Within American Evangelicalism, however, we seem to have forgotten something that Moses, Isaiah, and even Jesus knew about God — something that they knew about God’s nature.  And if someone tries to remind us of this thing to which Moses, Isaiah, and even Jesus pointed, we are quick to “correct” them — to point out that they have strayed from one of the significant tenants of the faith.

You see Moses, Isaiah, and even Jesus knew that God’s nature was too great, too complex, too divine to be described simply as male.

Because of this, the writers of scripture describe God not only as Father (which is a designation that we should not and must not lose — another blog for another day) but they also describe God using the imagery of a mother giving birth and nursing her young, a mother eagle, a woman comforting her young, and even a chicken gathering her wayward chicks home (Hosea, another writer of scripture, even describes God as a mother bear tearing asunder those who would separate her from her cubs).

God may be Father — but He is NOT male.  Male AND female are made in God’s image and both are needed to reflect God’s image and nature to a world that desperately needs to see and recognize God.

For me, the nature of God has been reflected to me in countless women.  God has spoken to me in the voices of countless women.  God has shaped me through the influence of countless women.

Mothers, friends, mentors, clergy, teachers, fellow workers in Christ.

To try to name them all would be impossible!  But on this day recognizing women, they all must be thanked.  THANK YOU!

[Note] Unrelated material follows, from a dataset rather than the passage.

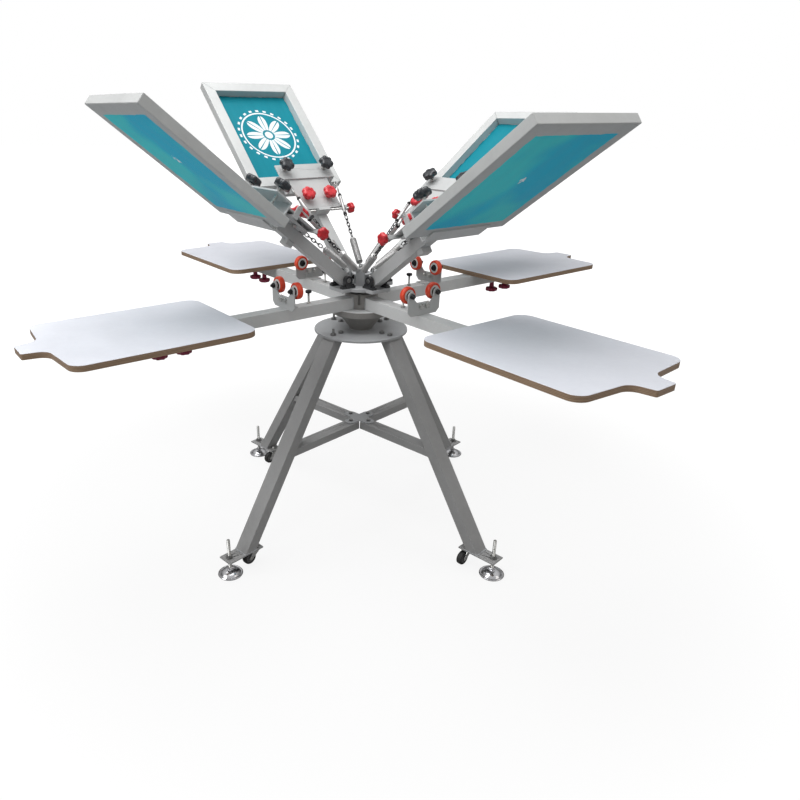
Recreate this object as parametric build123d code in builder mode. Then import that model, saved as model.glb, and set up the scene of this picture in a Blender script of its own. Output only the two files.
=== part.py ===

For the rest of the month, I want to continue to celebrate the women who have reflected and continue to reflect the very best of God’s image into my life and the world around them.  I hope you will join me on this month of celebrating and learning from the women who have spoken life into my life, who have formed me, who have reflected the very best of Gods image to me, but more importantly, I hope you will take the time to say thank you, to celebrate, to recognize the women who have done this in your life.